- [Your goal]: In the records below, find the line with "closed = False" and the line with "if empty is"; return exactly those lines and every line between them.

- [Source data]:

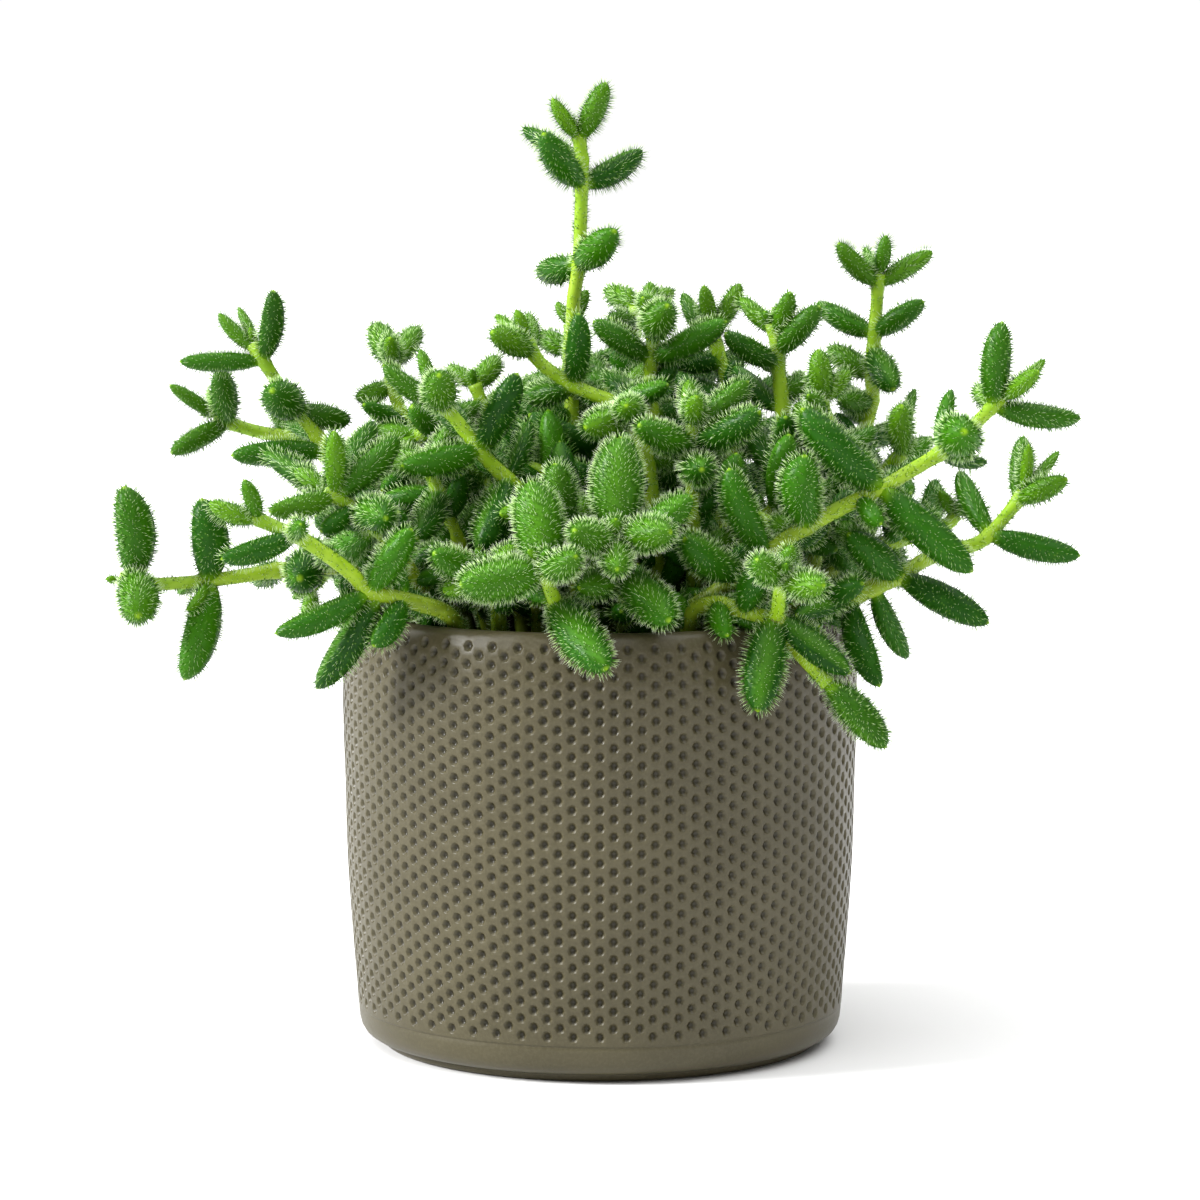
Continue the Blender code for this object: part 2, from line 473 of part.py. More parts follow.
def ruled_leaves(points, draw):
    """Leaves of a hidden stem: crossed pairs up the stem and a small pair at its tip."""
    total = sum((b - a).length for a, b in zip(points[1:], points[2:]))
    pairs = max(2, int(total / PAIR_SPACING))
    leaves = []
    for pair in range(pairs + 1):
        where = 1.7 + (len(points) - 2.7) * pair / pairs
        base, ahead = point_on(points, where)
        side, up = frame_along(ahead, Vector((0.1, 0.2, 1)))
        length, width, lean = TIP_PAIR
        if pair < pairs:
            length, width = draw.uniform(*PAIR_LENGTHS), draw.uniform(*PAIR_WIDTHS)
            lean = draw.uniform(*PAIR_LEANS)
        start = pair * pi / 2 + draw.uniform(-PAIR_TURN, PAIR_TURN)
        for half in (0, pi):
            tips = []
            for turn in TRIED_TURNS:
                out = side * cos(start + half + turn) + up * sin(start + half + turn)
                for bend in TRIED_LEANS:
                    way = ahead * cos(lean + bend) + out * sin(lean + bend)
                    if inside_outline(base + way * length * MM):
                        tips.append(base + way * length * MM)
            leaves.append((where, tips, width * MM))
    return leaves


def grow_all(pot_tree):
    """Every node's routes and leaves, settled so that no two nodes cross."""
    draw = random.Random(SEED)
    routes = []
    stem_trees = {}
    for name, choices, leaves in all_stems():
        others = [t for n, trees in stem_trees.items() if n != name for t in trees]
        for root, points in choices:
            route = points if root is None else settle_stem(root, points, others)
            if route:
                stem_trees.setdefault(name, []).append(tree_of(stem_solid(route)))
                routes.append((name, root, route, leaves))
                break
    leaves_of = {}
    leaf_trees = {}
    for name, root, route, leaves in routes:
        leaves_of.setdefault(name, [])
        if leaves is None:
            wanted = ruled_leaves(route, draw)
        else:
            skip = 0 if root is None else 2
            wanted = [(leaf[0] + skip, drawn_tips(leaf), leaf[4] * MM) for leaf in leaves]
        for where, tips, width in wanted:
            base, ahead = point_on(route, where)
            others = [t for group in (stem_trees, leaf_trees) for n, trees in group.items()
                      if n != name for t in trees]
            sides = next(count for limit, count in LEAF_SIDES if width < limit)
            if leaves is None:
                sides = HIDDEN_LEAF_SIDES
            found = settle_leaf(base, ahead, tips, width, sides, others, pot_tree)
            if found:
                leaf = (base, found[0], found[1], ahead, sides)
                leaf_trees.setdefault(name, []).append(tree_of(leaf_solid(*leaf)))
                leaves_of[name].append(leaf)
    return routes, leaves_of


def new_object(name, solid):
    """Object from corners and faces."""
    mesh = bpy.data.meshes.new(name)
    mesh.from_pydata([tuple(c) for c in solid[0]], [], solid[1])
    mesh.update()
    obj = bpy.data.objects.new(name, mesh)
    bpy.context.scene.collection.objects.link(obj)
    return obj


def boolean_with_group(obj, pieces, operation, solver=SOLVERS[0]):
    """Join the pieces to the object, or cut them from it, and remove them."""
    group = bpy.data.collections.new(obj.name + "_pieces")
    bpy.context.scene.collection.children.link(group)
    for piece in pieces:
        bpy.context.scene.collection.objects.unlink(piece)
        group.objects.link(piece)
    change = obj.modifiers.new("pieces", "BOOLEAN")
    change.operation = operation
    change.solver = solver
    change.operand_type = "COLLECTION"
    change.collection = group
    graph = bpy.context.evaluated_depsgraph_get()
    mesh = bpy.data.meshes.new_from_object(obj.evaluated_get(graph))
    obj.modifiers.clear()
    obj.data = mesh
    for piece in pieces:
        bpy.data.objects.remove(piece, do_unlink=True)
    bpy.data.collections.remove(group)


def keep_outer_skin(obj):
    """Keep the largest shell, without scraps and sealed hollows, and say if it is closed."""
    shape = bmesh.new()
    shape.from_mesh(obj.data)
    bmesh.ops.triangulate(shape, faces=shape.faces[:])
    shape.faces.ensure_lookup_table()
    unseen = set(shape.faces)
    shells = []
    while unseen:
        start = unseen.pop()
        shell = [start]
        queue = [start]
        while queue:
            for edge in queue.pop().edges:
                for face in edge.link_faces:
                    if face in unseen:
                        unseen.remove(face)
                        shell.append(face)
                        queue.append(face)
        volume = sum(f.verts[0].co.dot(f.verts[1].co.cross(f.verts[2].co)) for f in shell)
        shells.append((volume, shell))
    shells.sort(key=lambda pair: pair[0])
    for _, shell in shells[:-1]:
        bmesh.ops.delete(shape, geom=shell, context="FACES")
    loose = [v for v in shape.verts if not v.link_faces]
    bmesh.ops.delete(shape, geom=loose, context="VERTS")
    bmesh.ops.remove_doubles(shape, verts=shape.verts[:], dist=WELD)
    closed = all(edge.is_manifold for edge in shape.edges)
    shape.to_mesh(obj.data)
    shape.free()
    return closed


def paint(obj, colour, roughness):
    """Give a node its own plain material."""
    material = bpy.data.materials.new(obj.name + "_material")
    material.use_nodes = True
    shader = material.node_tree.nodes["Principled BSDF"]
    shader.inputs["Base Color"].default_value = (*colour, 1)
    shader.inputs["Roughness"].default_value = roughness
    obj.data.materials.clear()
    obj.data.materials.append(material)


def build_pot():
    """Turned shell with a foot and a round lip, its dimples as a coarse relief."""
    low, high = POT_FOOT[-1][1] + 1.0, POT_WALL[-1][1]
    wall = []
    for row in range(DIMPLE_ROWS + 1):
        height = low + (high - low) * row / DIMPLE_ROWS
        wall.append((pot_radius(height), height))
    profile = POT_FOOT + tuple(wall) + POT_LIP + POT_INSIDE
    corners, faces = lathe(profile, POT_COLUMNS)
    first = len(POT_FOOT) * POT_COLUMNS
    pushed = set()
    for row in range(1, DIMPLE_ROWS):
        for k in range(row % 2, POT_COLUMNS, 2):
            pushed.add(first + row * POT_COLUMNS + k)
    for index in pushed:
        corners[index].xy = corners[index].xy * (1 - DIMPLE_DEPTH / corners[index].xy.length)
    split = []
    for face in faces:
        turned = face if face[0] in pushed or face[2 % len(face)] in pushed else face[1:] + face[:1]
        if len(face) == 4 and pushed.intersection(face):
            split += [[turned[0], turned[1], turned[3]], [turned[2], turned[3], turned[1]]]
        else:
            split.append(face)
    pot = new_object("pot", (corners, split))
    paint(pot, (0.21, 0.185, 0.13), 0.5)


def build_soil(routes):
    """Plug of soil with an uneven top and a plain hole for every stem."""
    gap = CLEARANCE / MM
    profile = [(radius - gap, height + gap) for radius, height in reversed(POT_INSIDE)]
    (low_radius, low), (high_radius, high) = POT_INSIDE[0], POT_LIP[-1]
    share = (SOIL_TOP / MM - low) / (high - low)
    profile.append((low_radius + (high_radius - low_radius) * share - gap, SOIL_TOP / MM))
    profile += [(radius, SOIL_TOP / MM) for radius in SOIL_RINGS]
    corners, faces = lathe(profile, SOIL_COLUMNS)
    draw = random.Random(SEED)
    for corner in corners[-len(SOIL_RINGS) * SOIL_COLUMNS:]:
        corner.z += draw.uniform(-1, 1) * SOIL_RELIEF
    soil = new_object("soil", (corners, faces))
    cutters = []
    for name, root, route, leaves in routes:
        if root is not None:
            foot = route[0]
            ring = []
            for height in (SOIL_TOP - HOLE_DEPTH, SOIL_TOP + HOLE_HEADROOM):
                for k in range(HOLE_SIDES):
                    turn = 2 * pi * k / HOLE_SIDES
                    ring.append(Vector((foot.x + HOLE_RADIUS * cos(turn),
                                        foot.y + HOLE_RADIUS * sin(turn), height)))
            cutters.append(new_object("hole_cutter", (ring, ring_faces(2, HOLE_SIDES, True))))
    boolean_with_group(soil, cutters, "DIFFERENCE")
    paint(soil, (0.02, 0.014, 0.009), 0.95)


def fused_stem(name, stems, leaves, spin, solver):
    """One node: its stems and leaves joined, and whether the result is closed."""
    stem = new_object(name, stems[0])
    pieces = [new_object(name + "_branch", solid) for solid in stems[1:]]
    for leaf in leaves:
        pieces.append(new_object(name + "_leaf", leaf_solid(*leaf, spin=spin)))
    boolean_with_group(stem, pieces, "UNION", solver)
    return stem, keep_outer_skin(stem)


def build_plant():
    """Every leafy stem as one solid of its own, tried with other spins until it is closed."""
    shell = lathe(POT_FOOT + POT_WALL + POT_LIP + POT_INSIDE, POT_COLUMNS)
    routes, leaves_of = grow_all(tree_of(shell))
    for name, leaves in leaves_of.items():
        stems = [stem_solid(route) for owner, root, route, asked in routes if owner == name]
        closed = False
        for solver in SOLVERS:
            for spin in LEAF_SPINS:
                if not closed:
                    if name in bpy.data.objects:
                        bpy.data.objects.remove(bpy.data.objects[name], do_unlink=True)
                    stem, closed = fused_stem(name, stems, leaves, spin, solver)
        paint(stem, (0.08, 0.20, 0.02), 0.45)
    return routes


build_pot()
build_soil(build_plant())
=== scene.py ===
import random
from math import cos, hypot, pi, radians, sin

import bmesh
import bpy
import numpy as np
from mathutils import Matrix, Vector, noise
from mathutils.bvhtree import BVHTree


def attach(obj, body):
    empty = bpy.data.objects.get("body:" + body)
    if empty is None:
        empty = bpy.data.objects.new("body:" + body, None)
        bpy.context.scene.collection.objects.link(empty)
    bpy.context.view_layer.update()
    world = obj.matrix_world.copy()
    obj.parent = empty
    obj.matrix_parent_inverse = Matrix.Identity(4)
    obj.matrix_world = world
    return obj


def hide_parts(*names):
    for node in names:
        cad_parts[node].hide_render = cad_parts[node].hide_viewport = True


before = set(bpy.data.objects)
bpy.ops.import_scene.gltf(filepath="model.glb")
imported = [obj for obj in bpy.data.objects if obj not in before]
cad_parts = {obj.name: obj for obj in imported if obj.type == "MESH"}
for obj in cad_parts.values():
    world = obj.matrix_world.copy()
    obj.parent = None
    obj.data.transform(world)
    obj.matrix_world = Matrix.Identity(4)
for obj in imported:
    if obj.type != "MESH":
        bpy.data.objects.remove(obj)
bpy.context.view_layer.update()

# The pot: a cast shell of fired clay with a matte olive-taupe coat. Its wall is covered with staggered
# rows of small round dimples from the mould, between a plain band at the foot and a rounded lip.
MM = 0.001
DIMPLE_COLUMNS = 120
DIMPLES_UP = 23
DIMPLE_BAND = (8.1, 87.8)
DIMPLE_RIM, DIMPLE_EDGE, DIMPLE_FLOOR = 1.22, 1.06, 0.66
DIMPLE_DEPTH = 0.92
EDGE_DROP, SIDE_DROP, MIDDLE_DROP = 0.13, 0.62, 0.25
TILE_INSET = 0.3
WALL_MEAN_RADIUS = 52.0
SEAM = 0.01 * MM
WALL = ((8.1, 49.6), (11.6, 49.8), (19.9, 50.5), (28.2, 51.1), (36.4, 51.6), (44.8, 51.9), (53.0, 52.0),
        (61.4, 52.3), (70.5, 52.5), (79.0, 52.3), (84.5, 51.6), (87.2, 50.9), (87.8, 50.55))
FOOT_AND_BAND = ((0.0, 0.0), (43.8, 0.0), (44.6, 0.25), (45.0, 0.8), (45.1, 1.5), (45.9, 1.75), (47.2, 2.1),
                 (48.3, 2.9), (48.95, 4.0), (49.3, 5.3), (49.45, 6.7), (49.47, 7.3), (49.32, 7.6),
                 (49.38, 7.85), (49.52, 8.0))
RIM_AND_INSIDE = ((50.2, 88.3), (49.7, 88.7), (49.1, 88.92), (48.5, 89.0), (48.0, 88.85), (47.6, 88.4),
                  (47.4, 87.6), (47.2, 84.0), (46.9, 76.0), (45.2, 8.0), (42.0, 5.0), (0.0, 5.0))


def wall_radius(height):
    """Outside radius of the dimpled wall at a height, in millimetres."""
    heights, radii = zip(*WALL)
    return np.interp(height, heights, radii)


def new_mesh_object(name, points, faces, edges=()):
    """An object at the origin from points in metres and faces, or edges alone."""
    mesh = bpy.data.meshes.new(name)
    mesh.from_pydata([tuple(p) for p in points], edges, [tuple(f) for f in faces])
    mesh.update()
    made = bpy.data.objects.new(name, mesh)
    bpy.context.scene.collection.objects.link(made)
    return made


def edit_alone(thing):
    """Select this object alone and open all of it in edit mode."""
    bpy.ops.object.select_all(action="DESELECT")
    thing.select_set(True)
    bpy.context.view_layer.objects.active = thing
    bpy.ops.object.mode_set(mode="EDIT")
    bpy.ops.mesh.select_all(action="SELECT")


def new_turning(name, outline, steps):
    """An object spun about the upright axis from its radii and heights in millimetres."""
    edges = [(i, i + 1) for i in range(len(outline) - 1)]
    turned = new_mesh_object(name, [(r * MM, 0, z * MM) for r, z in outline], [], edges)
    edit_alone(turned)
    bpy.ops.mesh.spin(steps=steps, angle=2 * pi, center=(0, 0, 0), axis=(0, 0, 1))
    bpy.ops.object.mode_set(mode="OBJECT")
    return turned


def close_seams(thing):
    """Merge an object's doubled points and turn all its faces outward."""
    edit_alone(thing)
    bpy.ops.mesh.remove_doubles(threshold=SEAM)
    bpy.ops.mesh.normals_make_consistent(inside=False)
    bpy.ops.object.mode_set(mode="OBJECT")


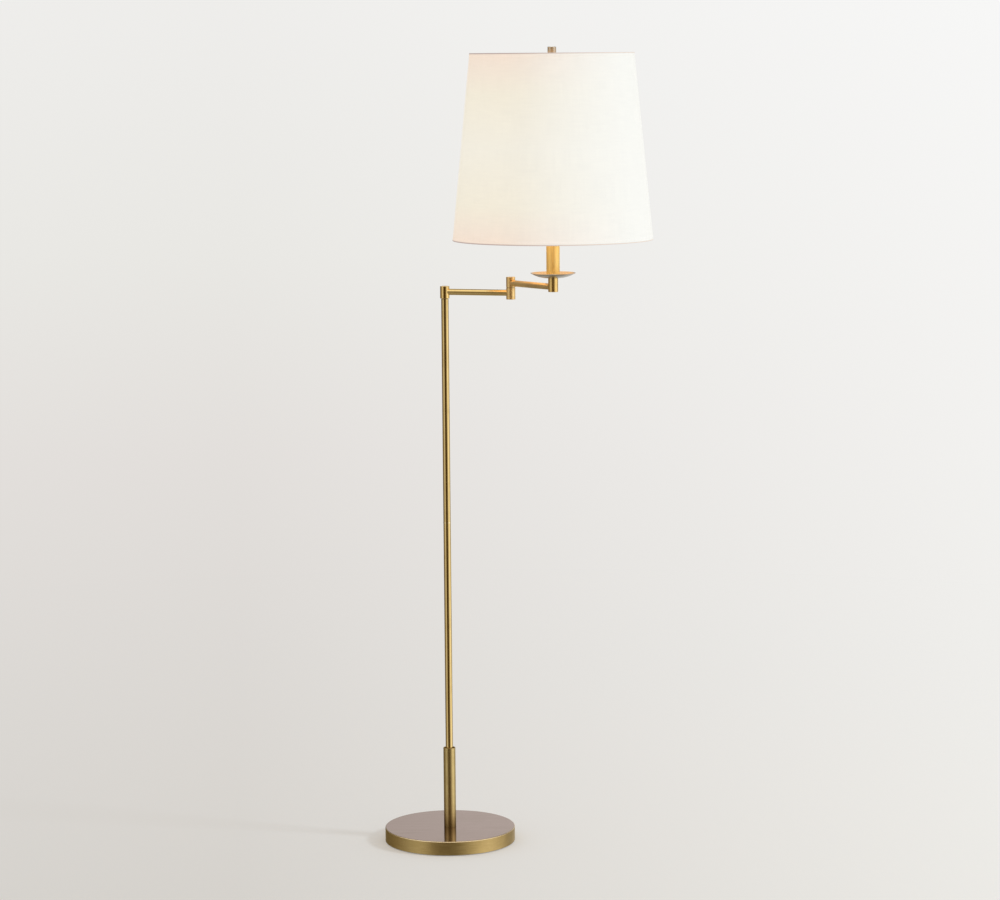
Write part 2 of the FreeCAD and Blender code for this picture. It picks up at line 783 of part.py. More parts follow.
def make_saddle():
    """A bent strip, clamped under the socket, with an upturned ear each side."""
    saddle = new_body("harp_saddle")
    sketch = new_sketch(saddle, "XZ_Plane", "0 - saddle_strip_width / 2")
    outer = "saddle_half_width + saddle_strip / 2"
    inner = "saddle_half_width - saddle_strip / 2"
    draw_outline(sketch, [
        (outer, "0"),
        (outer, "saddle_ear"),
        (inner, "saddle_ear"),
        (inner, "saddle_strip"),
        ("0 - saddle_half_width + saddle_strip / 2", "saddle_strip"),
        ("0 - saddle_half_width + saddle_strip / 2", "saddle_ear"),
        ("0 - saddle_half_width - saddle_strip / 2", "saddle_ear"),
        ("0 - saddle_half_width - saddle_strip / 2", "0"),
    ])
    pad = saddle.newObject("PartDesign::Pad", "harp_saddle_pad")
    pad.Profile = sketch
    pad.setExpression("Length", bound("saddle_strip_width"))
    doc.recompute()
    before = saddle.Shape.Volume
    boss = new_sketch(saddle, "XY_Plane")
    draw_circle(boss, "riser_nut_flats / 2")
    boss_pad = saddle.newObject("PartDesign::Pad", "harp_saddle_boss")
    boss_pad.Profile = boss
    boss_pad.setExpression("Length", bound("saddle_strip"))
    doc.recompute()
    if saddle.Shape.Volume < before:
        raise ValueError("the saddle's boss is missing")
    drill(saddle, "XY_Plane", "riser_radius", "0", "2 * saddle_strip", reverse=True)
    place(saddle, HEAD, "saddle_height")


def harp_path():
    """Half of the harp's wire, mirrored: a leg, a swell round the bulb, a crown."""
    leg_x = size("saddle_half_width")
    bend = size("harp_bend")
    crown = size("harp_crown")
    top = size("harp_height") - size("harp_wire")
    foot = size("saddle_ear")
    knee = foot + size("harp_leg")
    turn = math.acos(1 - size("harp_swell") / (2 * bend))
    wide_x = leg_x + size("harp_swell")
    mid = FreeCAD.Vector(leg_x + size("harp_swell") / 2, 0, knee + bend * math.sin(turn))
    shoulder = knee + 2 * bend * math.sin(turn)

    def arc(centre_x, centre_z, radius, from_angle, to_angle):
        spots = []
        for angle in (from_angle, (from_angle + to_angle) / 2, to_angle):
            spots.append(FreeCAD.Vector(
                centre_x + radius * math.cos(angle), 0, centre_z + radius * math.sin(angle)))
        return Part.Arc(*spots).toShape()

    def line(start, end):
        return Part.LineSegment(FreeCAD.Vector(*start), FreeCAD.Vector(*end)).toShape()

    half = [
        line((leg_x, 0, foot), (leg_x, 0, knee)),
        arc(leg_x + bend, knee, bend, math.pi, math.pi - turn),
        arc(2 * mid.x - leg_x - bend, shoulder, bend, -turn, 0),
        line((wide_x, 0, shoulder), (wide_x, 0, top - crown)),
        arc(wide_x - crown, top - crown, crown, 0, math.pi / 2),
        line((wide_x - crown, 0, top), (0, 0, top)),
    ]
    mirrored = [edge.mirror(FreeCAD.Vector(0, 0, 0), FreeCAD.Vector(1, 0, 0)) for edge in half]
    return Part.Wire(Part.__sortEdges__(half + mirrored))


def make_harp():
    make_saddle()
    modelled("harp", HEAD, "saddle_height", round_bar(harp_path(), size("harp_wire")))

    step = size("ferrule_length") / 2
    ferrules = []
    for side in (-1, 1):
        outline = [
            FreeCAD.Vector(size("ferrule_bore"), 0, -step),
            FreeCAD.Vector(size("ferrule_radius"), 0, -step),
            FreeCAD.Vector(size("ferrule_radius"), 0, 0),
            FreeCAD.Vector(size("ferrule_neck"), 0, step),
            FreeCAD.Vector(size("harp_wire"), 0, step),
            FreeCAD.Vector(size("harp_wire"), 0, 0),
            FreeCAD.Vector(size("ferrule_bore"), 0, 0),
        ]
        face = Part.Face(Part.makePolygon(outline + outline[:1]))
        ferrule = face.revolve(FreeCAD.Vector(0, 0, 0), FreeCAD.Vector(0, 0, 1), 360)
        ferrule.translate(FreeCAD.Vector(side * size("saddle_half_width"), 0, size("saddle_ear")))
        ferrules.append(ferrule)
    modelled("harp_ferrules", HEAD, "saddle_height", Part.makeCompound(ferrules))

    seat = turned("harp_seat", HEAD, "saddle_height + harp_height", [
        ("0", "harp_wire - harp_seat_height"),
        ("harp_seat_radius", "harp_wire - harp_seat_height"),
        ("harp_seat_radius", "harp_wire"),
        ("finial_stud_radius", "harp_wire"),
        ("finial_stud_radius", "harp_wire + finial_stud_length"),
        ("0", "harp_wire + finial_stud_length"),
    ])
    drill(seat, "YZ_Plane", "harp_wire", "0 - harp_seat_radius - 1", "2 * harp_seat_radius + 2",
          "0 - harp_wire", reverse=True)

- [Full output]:
        closed = False
        for solver in SOLVERS:
            for spin in LEAF_SPINS:
                if not closed:
                    if name in bpy.data.objects:
                        bpy.data.objects.remove(bpy.data.objects[name], do_unlink=True)
                    stem, closed = fused_stem(name, stems, leaves, spin, solver)
        paint(stem, (0.08, 0.20, 0.02), 0.45)
    return routes


build_pot()
build_soil(build_plant())
=== scene.py ===
import random
from math import cos, hypot, pi, radians, sin

import bmesh
import bpy
import numpy as np
from mathutils import Matrix, Vector, noise
from mathutils.bvhtree import BVHTree


def attach(obj, body):
    empty = bpy.data.objects.get("body:" + body)
    if empty is None:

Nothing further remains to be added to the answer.